▼▼▼
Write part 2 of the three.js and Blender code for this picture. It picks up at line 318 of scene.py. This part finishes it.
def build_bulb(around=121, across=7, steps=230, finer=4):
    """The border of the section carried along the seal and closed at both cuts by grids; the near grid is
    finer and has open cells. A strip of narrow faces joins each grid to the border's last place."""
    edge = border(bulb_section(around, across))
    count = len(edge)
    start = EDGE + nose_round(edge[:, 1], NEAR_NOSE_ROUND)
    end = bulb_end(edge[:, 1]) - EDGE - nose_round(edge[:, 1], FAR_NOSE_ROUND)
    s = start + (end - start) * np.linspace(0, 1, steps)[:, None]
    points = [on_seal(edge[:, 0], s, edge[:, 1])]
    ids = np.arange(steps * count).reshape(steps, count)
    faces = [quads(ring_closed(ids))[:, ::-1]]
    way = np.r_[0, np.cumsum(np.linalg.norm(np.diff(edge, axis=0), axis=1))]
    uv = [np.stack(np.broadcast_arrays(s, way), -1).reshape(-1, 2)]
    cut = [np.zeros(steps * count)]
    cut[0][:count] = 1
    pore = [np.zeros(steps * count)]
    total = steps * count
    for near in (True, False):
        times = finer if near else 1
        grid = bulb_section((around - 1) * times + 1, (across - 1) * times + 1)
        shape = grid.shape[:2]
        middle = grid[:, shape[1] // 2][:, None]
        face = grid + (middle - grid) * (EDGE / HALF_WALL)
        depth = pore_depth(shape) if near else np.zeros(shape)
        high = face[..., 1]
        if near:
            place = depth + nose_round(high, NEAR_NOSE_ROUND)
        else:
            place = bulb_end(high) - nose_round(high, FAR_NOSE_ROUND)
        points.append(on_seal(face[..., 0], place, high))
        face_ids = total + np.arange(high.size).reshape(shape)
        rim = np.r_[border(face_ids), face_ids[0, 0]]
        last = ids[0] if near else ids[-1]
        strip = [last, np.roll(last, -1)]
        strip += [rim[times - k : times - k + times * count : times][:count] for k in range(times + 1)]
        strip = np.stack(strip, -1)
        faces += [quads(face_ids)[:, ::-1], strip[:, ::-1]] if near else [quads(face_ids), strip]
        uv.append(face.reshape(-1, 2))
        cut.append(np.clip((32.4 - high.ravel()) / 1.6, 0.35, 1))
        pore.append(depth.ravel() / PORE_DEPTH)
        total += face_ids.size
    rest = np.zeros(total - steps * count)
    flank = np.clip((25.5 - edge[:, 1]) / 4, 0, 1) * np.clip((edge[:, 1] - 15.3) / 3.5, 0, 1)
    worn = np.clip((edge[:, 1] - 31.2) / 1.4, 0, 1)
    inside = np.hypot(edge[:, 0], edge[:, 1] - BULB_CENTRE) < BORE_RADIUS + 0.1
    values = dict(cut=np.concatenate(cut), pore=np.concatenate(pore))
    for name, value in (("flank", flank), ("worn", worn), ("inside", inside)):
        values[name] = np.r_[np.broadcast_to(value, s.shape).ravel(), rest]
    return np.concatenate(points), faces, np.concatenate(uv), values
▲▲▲
Objective
Transcribe the whole listing with nothing added or left out.

Written answer
Write part 2 of the three.js and Blender code for this picture. It picks up at line 318 of scene.py. This part finishes it.
def build_bulb(around=121, across=7, steps=230, finer=4):
    """The border of the section carried along the seal and closed at both cuts by grids; the near grid is
    finer and has open cells. A strip of narrow faces joins each grid to the border's last place."""
    edge = border(bulb_section(around, across))
    count = len(edge)
    start = EDGE + nose_round(edge[:, 1], NEAR_NOSE_ROUND)
    end = bulb_end(edge[:, 1]) - EDGE - nose_round(edge[:, 1], FAR_NOSE_ROUND)
    s = start + (end - start) * np.linspace(0, 1, steps)[:, None]
    points = [on_seal(edge[:, 0], s, edge[:, 1])]
    ids = np.arange(steps * count).reshape(steps, count)
    faces = [quads(ring_closed(ids))[:, ::-1]]
    way = np.r_[0, np.cumsum(np.linalg.norm(np.diff(edge, axis=0), axis=1))]
    uv = [np.stack(np.broadcast_arrays(s, way), -1).reshape(-1, 2)]
    cut = [np.zeros(steps * count)]
    cut[0][:count] = 1
    pore = [np.zeros(steps * count)]
    total = steps * count
    for near in (True, False):
        times = finer if near else 1
        grid = bulb_section((around - 1) * times + 1, (across - 1) * times + 1)
        shape = grid.shape[:2]
        middle = grid[:, shape[1] // 2][:, None]
        face = grid + (middle - grid) * (EDGE / HALF_WALL)
        depth = pore_depth(shape) if near else np.zeros(shape)
        high = face[..., 1]
        if near:
            place = depth + nose_round(high, NEAR_NOSE_ROUND)
        else:
            place = bulb_end(high) - nose_round(high, FAR_NOSE_ROUND)
        points.append(on_seal(face[..., 0], place, high))
        face_ids = total + np.arange(high.size).reshape(shape)
        rim = np.r_[border(face_ids), face_ids[0, 0]]
        last = ids[0] if near else ids[-1]
        strip = [last, np.roll(last, -1)]
        strip += [rim[times - k : times - k + times * count : times][:count] for k in range(times + 1)]
        strip = np.stack(strip, -1)
        faces += [quads(face_ids)[:, ::-1], strip[:, ::-1]] if near else [quads(face_ids), strip]
        uv.append(face.reshape(-1, 2))
        cut.append(np.clip((32.4 - high.ravel()) / 1.6, 0.35, 1))
        pore.append(depth.ravel() / PORE_DEPTH)
        total += face_ids.size
    rest = np.zeros(total - steps * count)
    flank = np.clip((25.5 - edge[:, 1]) / 4, 0, 1) * np.clip((edge[:, 1] - 15.3) / 3.5, 0, 1)
    worn = np.clip((edge[:, 1] - 31.2) / 1.4, 0, 1)
    inside = np.hypot(edge[:, 0], edge[:, 1] - BULB_CENTRE) < BORE_RADIUS + 0.1
    values = dict(cut=np.concatenate(cut), pore=np.concatenate(pore))
    for name, value in (("flank", flank), ("worn", worn), ("inside", inside)):
        values[name] = np.r_[np.broadcast_to(value, s.shape).ravel(), rest]
    return np.concatenate(points), faces, np.concatenate(uv), values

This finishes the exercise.